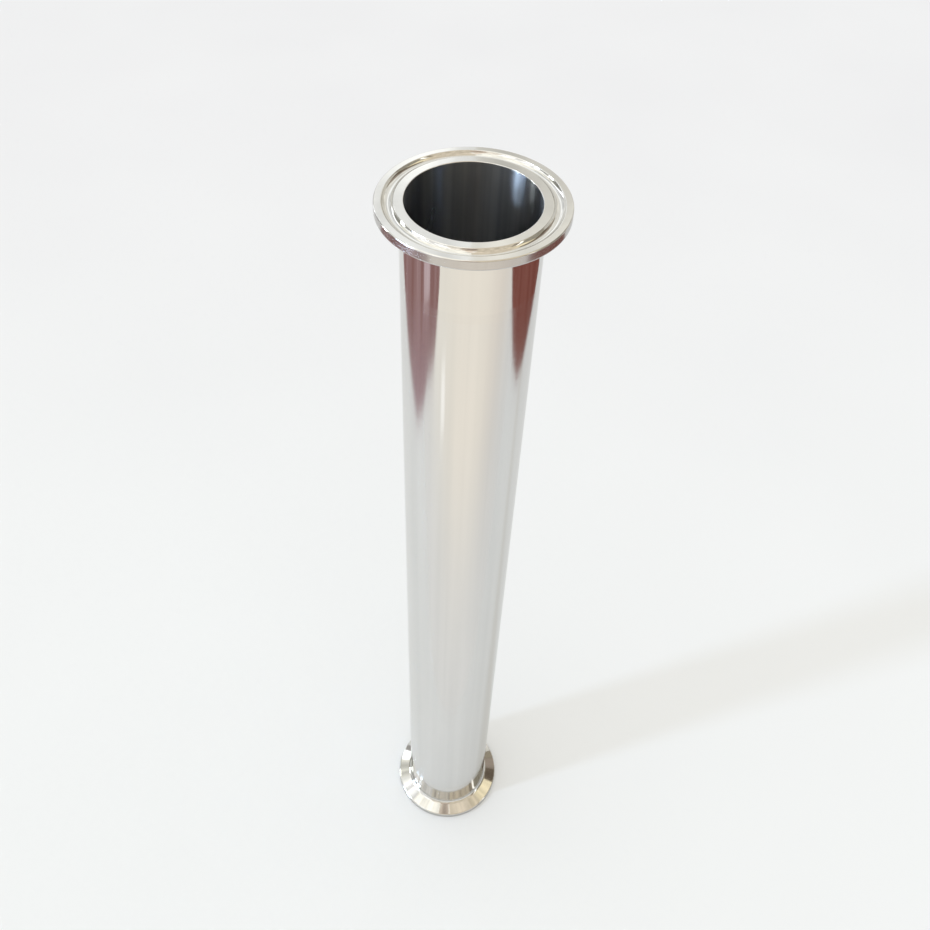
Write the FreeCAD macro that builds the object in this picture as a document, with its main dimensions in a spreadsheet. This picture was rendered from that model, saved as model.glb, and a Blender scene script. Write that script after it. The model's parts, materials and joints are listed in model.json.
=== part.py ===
"""Straight hygienic clamp spool: a polished stainless tube with a clamp ferrule welded to each end.

The spool stands on its lower gasket face. The origin is the centre of that face, +Z runs up the
bore, and all lengths are millimetres. Each piece is a body of its own: two turned ferrules, the
tube between them, and the ring of fused metal at each of the two butt joints, polished flush.
"""
import FreeCAD, Part
import math
import os
import Sketcher

# Driving dimensions: alias, value, what it measures.
SIZES = (
    ("spool_length", 350.0, "lower gasket face to upper gasket face"),
    ("tube_outside", 38.1, "outside diameter of the tube and of the ferrule necks"),
    ("tube_wall", 1.4, "wall of the tube and of the ferrule necks"),
    ("flange_outside", 50.5, "outside diameter of the clamp flange"),
    ("rim_height", 2.85, "gasket face to the corner between the rim and the bevel, before it is rounded"),
    ("bevel_angle", 20.0, "slope of the back of the flange, which the clamp draws on"),
    ("ferrule_length", 21.5, "gasket face to the end of the weld neck"),
    ("weld_width", 3.0, "length of pipe that each girth weld takes up"),
    ("groove_middle", 43.4, "diameter of the gasket groove at its deepest line"),
    ("groove_width", 3.0, "width of the gasket groove at the face"),
    ("groove_depth", 1.0, "depth of the gasket groove"),
    ("face_edge_round", 0.4, "round between the gasket face and the rim"),
    ("bevel_edge_round", 0.8, "round between the rim and the bevel"),
    ("neck_round", 2.0, "hollow round between the bevel and the neck"),
    ("bore_edge_round", 0.2, "round at the mouth of the bore"),
    ("groove_lip_round", 0.3, "round on both lips of the gasket groove"),
)
TUBE_RADIUS = "Sizes.tube_outside / 2"
BORE_RADIUS = "Sizes.tube_outside / 2 - Sizes.tube_wall"
FLANGE_RADIUS = "Sizes.flange_outside / 2"
GROOVE_INSIDE = "(Sizes.groove_middle - Sizes.groove_width) / 2"
GROOVE_OUTSIDE = "(Sizes.groove_middle + Sizes.groove_width) / 2"
GROOVE_RADIUS = (
    "(Sizes.groove_width * Sizes.groove_width / 4 + Sizes.groove_depth * Sizes.groove_depth)"
    " / (2 * Sizes.groove_depth)"
)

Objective
Emit, unaltered, the lines from the top of the listing down through the line that holds "import Sketcher"; emit nothing else.

Solution for this task
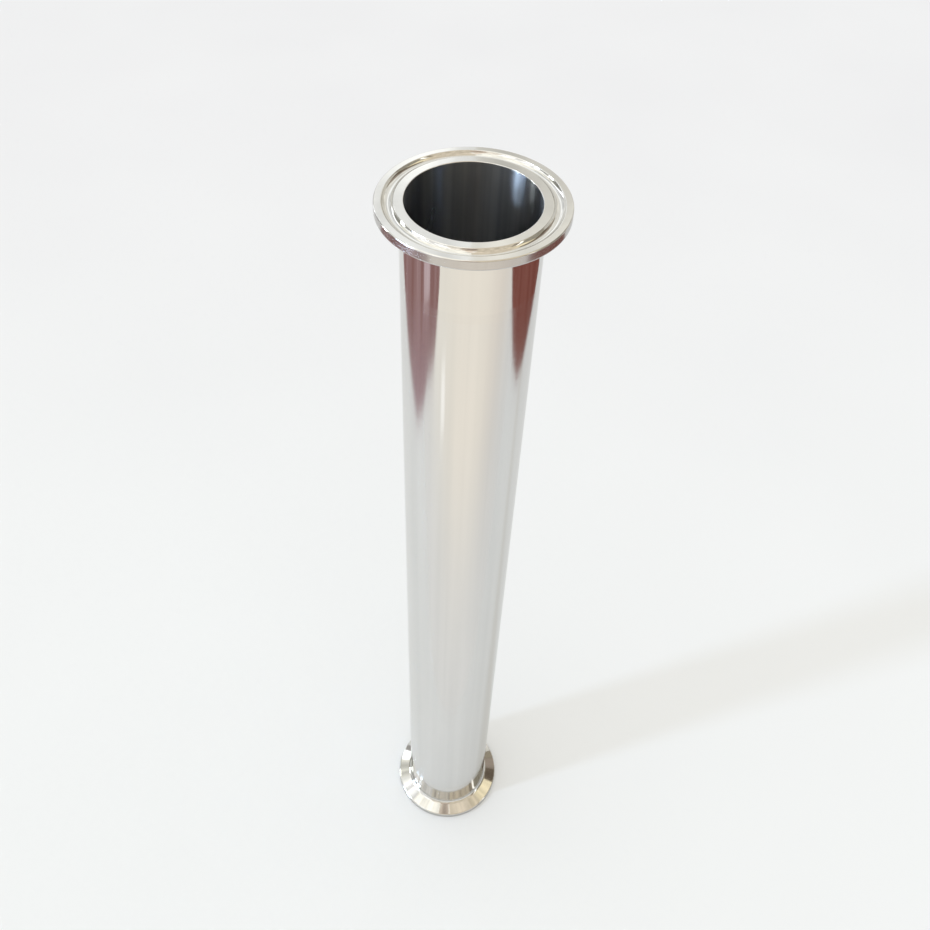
Write the FreeCAD macro that builds the object in this picture as a document, with its main dimensions in a spreadsheet. This picture was rendered from that model, saved as model.glb, and a Blender scene script. Write that script after it. The model's parts, materials and joints are listed in model.json.
=== part.py ===
"""Straight hygienic clamp spool: a polished stainless tube with a clamp ferrule welded to each end.

The spool stands on its lower gasket face. The origin is the centre of that face, +Z runs up the
bore, and all lengths are millimetres. Each piece is a body of its own: two turned ferrules, the
tube between them, and the ring of fused metal at each of the two butt joints, polished flush.
"""
import FreeCAD, Part
import math
import os
import Sketcher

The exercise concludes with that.